Hidden Traveling Waves bind Working Memory Variables in Recurrent Neural Networks
Arjun Karuvally, Terrence J. Sejnowski, Hava T. Siegelmann
TL;DR
The paper investigates how traveling wave dynamics can bind working memory variables in recurrent networks to store history-dependent information. It introduces Traveling Wave Memory (TWM) with two boundary conditions: Linear Boundary Condition (LBC) linking to RNNs, and Self-attention Boundary Condition (SBC) linking to transformers. Theoretical results show a linear operator $\Phi$ governing wave propagation under LBC and a non-linear self-attention boundary under SBC, with empirical evidence that trained RNNs converge to these dynamics and encode recent history as traveling waves.
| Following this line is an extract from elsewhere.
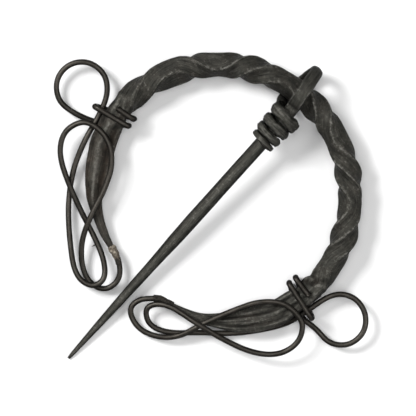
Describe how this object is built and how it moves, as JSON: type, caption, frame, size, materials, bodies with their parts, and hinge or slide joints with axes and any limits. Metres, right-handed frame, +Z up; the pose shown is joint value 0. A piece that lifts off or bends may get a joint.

These findings suggest traveling waves as a unifying memory substrate that can improve gradient propagation and inform future neural architectures.
Abstract
Traveling waves are a fundamental phenomenon in the brain, playing a crucial role in short-term information storage. In this study, we leverage the concept of traveling wave dynamics within a neural lattice to formulate a theoretical model of neural working memory, study its properties, and its real world implications in AI. The proposed model diverges from traditional approaches, which assume information storage in static, register-like locations updated by interference. Instead, the model stores data as waves that is updated by the wave's boundary conditions. We rigorously examine the model's capabilities in representing and learning state histories, which are vital for learning history-dependent dynamical systems. The findings reveal that the model reliably stores external information and enhances the learning process by addressing the diminishing gradient problem. To understand the model's real-world applicability, we explore two cases: linear boundary condition (LBC) and non-linear, self-attention-driven boundary condition (SBC). The model with the linear boundary condition results in a shift matrix plus low-rank matrix currently used in H3 state space RNN. Further, our experiments with LBC reveal that this matrix is effectively learned by Recurrent Neural Networks (RNNs) through backpropagation when modeling history-dependent dynamical systems. Conversely, the SBC parallels the autoregressive loop of an attention-only transformer with the context vector representing the wave substrate. Collectively, our findings suggest the broader relevance of traveling waves in AI and its potential in advancing neural network architectures.